For me, the most significant stations were stations 2, 5, and 10.

Station 2: Jesus, like many undocumented immigrants, is betrayed and things start to quickly unravel. Jesus was counting on his disciples to stand watch with him and although he knew who was going to betray him, it was someone who was close to him. In this same way, immigrants crossing in the desert are counting on what the guide told them, land marks etc. to get them where they are going.  Just like Jesus, many immigrants are arrested by border patrol or even the desert itself, dying before they make it to their destination.  Small business owners loads are arrested at the border as they are forced to sit in line at border crossings for hours while their goods spoil and Ranchers and Border residents are arrested each day as they are kept from moving freely on their own land.

Station 5: Jesus is put on trial by Pilot and judged by the crowd before him.  The crowd had a choice, Jesus or Barabbas, and they chose Barabbas, sending Jesus to his death.  Just like Jesus, undocumented immigrants, are arrested and tried.  If they qualify for Operation Streamline they are chained and treated like chattel to be bought and sold to the next private prison for profit and if not, whisked away from their family and loved ones, cut off from all they know and love.  If not, they are thrown back into a Mexican Border town and left to fight for themselves.

Undocumented immigrants are cut off from their family, from their jobs, and everything they hold dear.

Station 10: Jesus was nailed to the cross and undocumented immigrants are deported but other marginalize and remove people from society.  Jesus was stripped of his clothes, dignity, contact with his family etc.  Also, undocumented immigrants are stripped of everything as they are deoorted to a border town and stripped of contact with their family and lvoed ones.  They, just like Jesus, are not welcomed with open arms but mocked, spat at turned way/denied.

“The border today has become a cross, just as the cross was once a border – each is a Passover.“”

The readings for these Border Stations of the Cross are from the Scriptural Way of the Cross, a version of the traditional Stations of the Cross inaugurated as a Roman Catholic devotion by Pope John Paul II on Good Friday 1991.

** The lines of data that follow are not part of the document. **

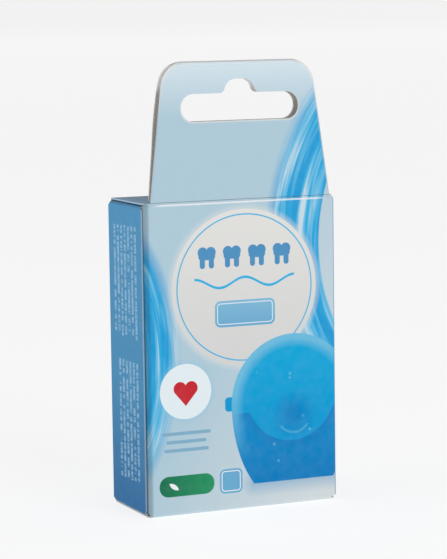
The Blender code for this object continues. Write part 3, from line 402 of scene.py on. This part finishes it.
def dispenser_picture(finish, colour, x, z):
    """A plain picture of the dispenser, cut off by the carton's right edge."""
    across, up = PICTURE_CENTRE
    body = picture_body(x, z)
    shadow = pill(x, z, *SHADOW).rising(*SHADOW_FADE) * SHADOW_SHARE
    colour = finish.mix(shadow, colour, SIDE_HIGH)
    colour = finish.mix(inside(pill(x, z, *NIB)), colour, PICTURE_CASE)
    height = (z - up) * (1 / PICTURE_RADIUS)
    ink = finish.mix(height.rising(*CASE_HEIGHTS), PICTURE_DARK, PICTURE_CASE)
    lid = disc(x, z, *LID_SWEEP).least(LID_FOOT - z)
    lid_shadow = inside(lid - LID_SHADOW_REACH, LID_SHADOW_EDGE) * LID_SHADOW_SHARE
    ink = finish.mix(lid_shadow, ink, PICTURE_DARK)
    lid_ink = finish.mix(height.rising(*LID_HEIGHTS), PICTURE_CASE, PICTURE_LID)
    ink = finish.mix(inside(lid, LID_EDGE), ink, lid_ink)
    lid_line = inside(ring(lid, LID_LINE_HALF), LID_EDGE) * LID_LINE_SHARE
    ink = finish.mix(lid_line, ink, PICTURE_DARK)
    ink = finish.mix(inside(disc(x, z, *DISH), DISH_EDGE) * DISH_SHARE, ink, PICTURE_DARK)
    glint = ring(disc(x, z, *GLINT), GLINT_HALF).most(z - GLINT_TOP)
    ink = finish.mix(inside(glint, GLINT_EDGE) * GLINT_SHARE, ink, PICTURE_RIM)
    to_left, upward, at_centre = RIM_LIGHT
    light = ((across - x) * to_left + (z - up) * upward + at_centre).clamped()
    ink = finish.mix((0 - body).rising(*RIM_DEPTHS) * light, ink, PICTURE_RIM)
    inputs = {"Vector": finish.vector(x, 0.0, z), "Scale": DROP_SCALE}
    drops = finish.node("ShaderNodeTexVoronoi", {}, inputs, "Distance")
    ink = finish.mix(drops.rising(*DROP_SIZES) * DROP_SHARE, ink, PICTURE_RIM)
    ink = finish.mix(drops.rising(*SPARK_SIZES) * SPARK_SHARE, ink, INK_WHITE)
    return finish.mix(inside(body), colour, ink)


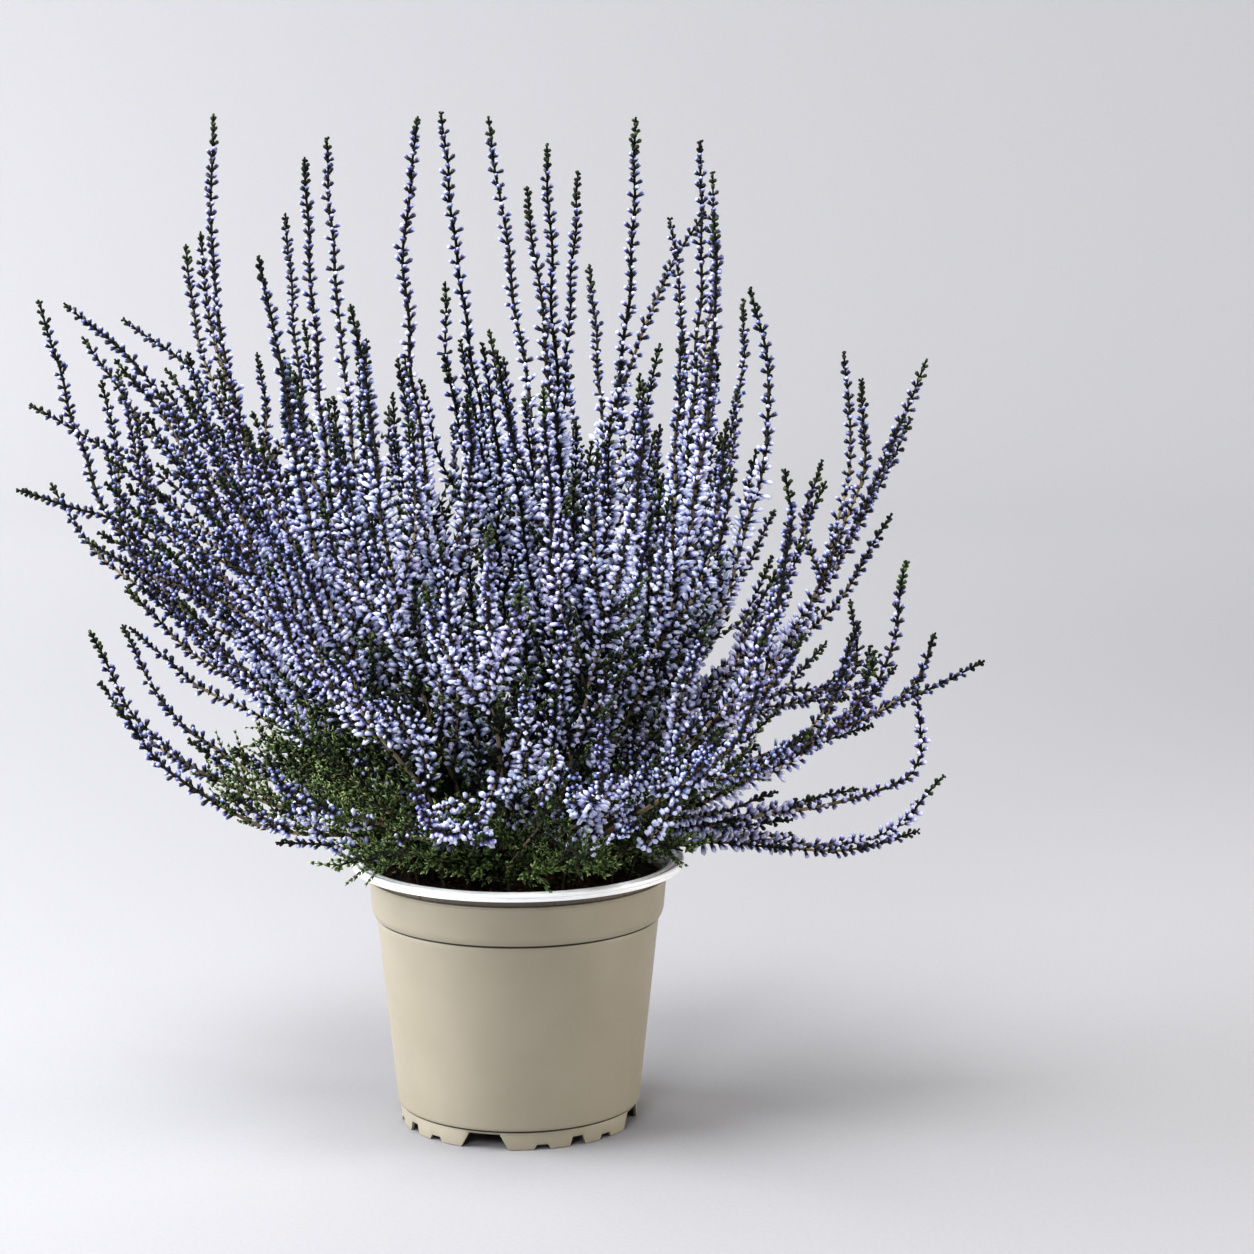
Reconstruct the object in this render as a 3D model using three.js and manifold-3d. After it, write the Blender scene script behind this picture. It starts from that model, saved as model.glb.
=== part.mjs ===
// A heather plant in a round nursery pot. Millimetres, +Z up. The origin is the centre of the
// pot's foot, on the surface that it stands on, and -Y is the front of the plant.
//
// The pot holds a block of peat. Woody stems stand in holes in the peat, fan out and turn up,
// and each ends in a long spike of buds set in crossed pairs, with a bare green tip. A stem with
// its side spikes is one solid. Low leafy shoots, which do not flower, stand round the stems.

import * as THREE from 'three';
import { mergeVertices } from 'three/addons/utils/BufferGeometryUtils.js';
import Module from 'manifold-3d';

const wasm = await Module();
wasm.setup();

// ---- Driving dimensions, mm -------------------------------------------------------------------

const POT_HEIGHT = 121;
const RIM_RADIUS = 75;
const RIM_UNDERSIDE = 117;
const COLLAR_RADIUS = 67.1; // at its top, under the rim
const COLLAR_TOP = 112.5;
const COLLAR_FOOT = 96; // height of the collar's lower edge
const COLLAR_TAPER = 1.5; // how much narrower it is there
const BODY_TOP_RADIUS = 63.4;
const BODY_TOP = 91.5;
const BODY_FOOT_RADIUS = 54.9;
const FOOT_LINE = 9.2; // height of the step above the skirt
const FOOT_RADIUS = 53.5;
const WALL = 1.4;
const FLOOR = FOOT_LINE + 1; // height of the floor inside
const POT_SIDES = 28;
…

© 2012 by Jim Perdue Burke

As in other biblical teachings, there is a parallel between them, immigration and social justice.  If we learn to read the bible for the context in which it was written and then seeing it interpreted for today, we can draw parallels and then learn how to biblical address and stand up for those who are the least of these, just as we are commanded!  Being involved with different aspects of immigration at the border has helped me realize the gravity of the church and the role we need to play in immigration reform.  For as bad as some of the situation are that people are coming from, the journey, which can kill, is seen as a better way, a way out away daily violence!